Entries =>
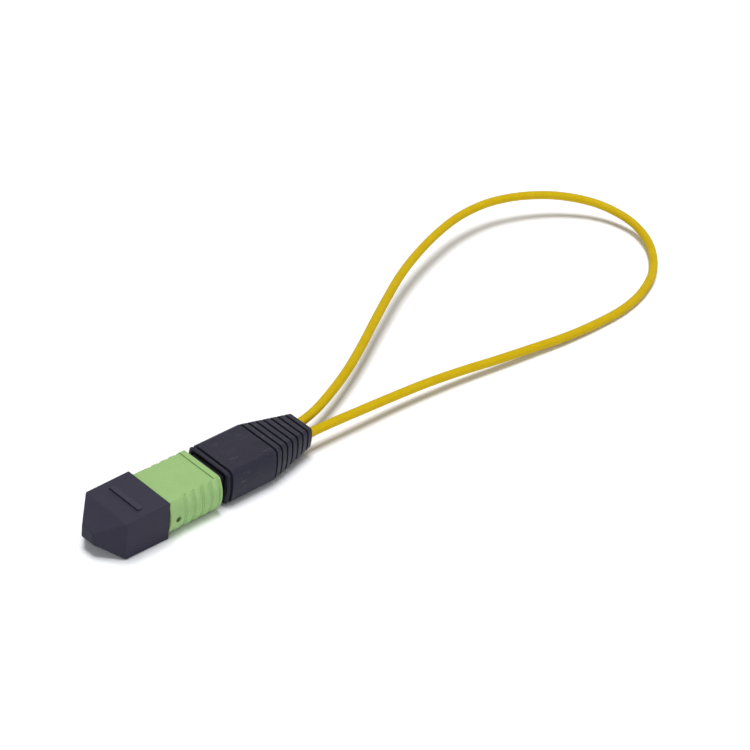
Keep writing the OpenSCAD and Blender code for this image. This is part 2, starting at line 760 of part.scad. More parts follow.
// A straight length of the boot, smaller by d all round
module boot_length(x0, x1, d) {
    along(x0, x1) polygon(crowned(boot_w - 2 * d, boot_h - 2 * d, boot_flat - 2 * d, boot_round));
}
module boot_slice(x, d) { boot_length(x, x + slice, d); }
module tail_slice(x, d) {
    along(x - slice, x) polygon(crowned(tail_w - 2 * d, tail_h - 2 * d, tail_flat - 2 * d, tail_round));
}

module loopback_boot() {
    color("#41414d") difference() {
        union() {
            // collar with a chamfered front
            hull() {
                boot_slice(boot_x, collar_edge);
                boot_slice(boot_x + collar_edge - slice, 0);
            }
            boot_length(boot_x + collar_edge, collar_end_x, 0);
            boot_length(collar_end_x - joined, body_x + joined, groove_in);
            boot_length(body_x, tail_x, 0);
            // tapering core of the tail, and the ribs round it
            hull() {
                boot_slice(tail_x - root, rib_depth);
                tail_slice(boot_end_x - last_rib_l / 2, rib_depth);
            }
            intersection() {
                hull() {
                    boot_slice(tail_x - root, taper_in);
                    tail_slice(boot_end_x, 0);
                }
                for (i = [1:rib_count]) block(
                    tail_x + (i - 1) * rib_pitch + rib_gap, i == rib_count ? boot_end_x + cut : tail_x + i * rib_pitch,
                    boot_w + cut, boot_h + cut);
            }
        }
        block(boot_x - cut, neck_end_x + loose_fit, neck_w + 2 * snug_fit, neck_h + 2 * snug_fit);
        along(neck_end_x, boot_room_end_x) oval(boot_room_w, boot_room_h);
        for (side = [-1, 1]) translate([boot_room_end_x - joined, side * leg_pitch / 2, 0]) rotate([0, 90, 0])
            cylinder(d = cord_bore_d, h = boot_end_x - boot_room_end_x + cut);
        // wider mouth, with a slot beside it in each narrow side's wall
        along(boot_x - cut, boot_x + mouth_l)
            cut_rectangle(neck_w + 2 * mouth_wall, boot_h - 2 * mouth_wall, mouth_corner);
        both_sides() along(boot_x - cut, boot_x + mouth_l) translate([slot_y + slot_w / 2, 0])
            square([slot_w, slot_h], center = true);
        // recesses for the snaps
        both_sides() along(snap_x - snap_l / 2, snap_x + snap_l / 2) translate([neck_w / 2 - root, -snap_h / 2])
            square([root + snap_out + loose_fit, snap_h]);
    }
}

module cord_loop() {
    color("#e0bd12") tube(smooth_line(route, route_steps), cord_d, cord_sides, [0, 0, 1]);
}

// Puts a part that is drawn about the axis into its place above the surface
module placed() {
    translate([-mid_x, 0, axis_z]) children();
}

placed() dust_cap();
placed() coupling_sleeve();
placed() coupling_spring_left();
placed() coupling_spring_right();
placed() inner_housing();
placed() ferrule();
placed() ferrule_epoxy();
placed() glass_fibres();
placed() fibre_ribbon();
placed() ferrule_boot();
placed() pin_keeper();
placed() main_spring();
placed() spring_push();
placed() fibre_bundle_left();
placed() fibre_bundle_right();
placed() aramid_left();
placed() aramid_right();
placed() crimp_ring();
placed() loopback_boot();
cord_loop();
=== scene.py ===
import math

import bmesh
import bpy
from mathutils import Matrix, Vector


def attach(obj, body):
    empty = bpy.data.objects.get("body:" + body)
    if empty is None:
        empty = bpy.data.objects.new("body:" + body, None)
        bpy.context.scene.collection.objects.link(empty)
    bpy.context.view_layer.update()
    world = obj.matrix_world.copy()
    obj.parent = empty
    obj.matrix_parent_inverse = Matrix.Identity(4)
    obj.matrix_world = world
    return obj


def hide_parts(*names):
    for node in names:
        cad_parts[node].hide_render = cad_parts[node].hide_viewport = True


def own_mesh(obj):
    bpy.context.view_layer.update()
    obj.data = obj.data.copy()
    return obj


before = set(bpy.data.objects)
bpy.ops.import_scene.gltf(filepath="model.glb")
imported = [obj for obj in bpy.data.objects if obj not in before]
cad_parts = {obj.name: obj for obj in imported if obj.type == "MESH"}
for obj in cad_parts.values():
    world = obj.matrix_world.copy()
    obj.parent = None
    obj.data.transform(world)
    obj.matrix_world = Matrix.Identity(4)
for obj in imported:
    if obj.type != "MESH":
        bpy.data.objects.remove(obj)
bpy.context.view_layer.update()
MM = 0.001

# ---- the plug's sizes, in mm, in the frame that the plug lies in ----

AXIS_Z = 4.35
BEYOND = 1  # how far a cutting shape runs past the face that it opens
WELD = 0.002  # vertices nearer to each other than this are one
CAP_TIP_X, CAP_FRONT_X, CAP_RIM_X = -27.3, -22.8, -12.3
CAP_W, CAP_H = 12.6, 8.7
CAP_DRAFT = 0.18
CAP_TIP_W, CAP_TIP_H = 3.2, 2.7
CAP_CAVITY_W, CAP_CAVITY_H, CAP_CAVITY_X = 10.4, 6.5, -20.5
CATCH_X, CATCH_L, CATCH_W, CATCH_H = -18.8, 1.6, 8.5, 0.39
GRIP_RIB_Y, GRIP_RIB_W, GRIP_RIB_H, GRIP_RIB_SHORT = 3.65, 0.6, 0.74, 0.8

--

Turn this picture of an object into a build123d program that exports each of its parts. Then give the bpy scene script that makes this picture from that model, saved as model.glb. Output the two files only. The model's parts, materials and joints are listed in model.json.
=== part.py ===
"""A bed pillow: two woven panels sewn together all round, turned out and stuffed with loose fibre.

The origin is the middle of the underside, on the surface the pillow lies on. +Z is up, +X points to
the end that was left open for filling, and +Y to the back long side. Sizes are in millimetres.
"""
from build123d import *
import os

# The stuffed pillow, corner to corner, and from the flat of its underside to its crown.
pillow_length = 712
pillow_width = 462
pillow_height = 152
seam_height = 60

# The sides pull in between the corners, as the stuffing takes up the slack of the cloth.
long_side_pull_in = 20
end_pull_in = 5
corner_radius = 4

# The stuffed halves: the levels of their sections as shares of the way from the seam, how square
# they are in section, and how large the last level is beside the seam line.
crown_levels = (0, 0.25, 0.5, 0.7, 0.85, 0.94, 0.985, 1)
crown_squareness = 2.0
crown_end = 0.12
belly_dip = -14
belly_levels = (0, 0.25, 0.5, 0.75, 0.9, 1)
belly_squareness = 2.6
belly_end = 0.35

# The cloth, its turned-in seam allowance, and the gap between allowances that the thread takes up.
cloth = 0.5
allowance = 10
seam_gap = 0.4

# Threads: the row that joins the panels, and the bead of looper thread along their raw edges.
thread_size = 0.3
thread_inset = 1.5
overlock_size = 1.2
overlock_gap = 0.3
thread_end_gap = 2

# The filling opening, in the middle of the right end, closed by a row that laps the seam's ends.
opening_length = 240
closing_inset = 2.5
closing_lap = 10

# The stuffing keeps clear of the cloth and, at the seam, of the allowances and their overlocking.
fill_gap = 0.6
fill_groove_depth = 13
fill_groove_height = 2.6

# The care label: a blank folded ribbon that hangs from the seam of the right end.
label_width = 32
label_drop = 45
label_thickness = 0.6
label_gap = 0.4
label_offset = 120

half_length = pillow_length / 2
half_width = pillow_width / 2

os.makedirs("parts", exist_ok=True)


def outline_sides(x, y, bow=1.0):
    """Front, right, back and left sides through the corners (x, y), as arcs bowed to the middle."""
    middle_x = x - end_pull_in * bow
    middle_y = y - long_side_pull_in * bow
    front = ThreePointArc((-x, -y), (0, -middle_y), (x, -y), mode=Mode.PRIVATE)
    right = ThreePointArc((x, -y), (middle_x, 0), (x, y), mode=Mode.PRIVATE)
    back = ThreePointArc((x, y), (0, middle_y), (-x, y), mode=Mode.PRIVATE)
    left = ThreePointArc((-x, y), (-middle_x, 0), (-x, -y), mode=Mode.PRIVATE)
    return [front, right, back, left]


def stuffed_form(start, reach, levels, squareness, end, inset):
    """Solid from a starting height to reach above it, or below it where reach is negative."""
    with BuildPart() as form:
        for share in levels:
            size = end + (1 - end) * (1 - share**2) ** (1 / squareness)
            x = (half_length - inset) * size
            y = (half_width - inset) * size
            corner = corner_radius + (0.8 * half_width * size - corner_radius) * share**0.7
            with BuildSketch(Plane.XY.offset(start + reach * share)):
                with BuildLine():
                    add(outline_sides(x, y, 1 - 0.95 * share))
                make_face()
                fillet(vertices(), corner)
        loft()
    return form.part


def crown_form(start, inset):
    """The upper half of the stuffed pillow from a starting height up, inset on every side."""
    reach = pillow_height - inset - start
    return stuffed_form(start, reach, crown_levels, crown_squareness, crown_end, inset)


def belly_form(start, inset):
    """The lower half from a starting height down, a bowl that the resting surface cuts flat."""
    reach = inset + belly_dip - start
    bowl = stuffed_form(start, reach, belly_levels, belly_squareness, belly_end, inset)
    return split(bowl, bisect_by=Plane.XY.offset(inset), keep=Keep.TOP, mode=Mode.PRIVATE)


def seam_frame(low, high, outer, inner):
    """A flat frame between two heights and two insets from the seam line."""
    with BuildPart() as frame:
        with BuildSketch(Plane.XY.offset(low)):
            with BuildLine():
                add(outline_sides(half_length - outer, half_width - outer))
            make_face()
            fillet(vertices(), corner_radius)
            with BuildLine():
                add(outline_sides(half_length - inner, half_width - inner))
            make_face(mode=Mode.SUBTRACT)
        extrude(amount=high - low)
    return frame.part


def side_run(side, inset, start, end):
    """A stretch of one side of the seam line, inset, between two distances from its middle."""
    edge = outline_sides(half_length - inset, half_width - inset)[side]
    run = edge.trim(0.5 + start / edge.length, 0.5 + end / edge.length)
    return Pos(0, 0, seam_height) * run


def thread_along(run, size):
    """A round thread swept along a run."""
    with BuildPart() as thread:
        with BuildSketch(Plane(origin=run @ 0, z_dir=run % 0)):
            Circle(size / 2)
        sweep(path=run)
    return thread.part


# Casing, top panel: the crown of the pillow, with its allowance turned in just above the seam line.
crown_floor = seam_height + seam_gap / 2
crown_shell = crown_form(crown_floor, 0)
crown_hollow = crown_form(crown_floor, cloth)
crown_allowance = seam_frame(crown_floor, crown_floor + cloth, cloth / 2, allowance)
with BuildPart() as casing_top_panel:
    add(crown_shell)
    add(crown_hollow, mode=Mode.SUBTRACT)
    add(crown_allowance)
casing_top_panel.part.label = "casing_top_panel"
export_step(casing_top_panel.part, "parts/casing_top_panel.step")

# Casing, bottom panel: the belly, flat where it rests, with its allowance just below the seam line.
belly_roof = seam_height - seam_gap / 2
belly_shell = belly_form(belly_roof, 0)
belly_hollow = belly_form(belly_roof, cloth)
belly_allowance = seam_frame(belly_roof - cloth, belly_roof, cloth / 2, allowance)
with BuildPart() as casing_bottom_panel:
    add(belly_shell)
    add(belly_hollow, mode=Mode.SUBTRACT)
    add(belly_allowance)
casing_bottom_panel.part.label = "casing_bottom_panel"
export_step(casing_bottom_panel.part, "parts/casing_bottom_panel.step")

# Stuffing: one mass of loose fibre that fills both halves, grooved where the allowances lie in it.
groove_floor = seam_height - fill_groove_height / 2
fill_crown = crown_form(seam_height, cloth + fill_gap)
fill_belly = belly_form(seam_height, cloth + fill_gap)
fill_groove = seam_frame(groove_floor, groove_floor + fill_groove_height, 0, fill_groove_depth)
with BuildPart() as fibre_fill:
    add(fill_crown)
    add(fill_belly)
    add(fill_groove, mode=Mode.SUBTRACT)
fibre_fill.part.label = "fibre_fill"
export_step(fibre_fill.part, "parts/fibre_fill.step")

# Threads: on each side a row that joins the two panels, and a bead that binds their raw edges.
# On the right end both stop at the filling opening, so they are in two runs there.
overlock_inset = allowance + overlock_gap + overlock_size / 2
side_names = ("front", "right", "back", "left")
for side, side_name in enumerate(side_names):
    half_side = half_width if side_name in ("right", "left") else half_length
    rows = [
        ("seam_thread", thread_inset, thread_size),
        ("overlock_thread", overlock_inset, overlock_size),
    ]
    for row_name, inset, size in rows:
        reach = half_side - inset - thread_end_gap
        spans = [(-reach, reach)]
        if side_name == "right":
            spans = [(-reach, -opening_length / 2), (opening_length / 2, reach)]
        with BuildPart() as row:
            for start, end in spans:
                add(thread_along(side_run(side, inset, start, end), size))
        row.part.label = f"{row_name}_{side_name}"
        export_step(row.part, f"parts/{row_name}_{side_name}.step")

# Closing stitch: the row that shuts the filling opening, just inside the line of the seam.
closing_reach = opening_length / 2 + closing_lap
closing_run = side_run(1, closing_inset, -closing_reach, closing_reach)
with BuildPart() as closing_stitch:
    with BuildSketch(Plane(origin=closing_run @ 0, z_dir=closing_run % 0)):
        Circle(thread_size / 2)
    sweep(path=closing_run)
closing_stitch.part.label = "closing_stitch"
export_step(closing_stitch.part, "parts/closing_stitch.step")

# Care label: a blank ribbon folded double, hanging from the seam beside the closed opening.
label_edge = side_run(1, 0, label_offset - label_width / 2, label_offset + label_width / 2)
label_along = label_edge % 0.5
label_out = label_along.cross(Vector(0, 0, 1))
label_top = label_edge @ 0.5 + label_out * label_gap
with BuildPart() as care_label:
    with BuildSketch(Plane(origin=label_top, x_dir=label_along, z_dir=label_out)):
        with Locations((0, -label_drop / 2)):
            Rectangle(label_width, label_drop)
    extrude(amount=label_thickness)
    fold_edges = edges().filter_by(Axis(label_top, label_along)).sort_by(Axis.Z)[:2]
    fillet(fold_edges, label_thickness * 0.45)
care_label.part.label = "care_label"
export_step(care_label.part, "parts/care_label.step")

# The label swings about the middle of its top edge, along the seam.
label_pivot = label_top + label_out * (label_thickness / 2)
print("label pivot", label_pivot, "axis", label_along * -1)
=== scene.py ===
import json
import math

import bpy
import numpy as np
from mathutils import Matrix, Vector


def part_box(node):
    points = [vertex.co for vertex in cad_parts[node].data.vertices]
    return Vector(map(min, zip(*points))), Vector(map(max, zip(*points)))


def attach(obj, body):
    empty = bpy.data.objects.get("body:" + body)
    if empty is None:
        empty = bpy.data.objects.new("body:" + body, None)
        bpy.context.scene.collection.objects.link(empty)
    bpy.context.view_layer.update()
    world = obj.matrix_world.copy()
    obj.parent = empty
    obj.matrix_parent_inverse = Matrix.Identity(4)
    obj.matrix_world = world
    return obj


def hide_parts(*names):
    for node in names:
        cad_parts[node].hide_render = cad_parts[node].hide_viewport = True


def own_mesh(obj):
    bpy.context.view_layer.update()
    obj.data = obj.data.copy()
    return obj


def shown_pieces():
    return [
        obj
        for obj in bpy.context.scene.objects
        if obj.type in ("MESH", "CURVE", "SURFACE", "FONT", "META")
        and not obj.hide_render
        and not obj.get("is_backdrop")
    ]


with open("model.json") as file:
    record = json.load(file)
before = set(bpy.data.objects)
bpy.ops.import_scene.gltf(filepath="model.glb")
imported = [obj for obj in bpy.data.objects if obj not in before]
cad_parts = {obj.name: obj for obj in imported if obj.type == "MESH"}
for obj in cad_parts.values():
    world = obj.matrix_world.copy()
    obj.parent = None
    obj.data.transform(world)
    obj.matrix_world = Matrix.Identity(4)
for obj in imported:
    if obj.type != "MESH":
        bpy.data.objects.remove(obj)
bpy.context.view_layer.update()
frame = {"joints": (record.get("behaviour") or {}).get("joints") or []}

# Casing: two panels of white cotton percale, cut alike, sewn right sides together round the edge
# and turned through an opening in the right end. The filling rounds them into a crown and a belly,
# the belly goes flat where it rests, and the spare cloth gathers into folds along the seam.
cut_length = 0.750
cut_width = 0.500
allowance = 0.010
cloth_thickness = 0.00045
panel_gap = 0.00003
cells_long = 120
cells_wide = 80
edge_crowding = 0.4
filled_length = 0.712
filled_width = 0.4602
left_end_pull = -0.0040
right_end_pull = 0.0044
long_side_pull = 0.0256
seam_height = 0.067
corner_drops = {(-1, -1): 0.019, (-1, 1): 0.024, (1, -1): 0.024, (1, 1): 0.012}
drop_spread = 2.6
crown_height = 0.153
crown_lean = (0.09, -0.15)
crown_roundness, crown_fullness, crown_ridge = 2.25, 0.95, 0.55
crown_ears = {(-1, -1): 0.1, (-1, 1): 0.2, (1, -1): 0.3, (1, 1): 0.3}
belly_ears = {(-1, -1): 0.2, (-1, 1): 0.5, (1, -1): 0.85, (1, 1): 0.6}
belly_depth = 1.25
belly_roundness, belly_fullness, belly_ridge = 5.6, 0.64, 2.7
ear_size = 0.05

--

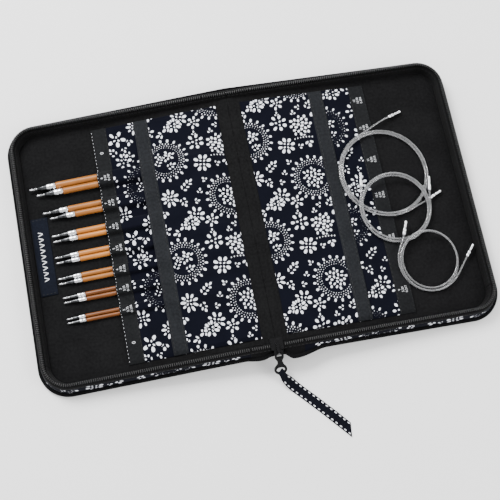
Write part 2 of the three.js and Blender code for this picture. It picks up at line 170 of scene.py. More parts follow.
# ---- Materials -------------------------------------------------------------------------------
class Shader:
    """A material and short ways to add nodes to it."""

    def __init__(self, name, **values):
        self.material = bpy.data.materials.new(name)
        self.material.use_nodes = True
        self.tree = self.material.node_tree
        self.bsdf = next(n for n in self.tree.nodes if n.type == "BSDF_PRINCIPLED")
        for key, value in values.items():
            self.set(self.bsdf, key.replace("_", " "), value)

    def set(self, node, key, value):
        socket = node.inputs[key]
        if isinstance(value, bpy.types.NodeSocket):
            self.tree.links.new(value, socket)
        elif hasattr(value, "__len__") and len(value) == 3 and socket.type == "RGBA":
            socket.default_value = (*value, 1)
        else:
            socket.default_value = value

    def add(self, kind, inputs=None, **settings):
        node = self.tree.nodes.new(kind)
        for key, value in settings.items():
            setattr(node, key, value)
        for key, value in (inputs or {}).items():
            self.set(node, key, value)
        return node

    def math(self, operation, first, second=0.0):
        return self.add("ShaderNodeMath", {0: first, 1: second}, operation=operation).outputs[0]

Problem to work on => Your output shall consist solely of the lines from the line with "# The label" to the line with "for obj in bpy.context.scene.objects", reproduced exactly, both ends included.

Exercise result =>
# The label swings about the middle of its top edge, along the seam.
label_pivot = label_top + label_out * (label_thickness / 2)
print("label pivot", label_pivot, "axis", label_along * -1)
=== scene.py ===
import json
import math

import bpy
import numpy as np
from mathutils import Matrix, Vector


def part_box(node):
    points = [vertex.co for vertex in cad_parts[node].data.vertices]
    return Vector(map(min, zip(*points))), Vector(map(max, zip(*points)))


def attach(obj, body):
    empty = bpy.data.objects.get("body:" + body)
    if empty is None:
        empty = bpy.data.objects.new("body:" + body, None)
        bpy.context.scene.collection.objects.link(empty)
    bpy.context.view_layer.update()
    world = obj.matrix_world.copy()
    obj.parent = empty
    obj.matrix_parent_inverse = Matrix.Identity(4)
    obj.matrix_world = world
    return obj


def hide_parts(*names):
    for node in names:
        cad_parts[node].hide_render = cad_parts[node].hide_viewport = True


def own_mesh(obj):
    bpy.context.view_layer.update()
    obj.data = obj.data.copy()
    return obj


def shown_pieces():
    return [
        obj
        for obj in bpy.context.scene.objects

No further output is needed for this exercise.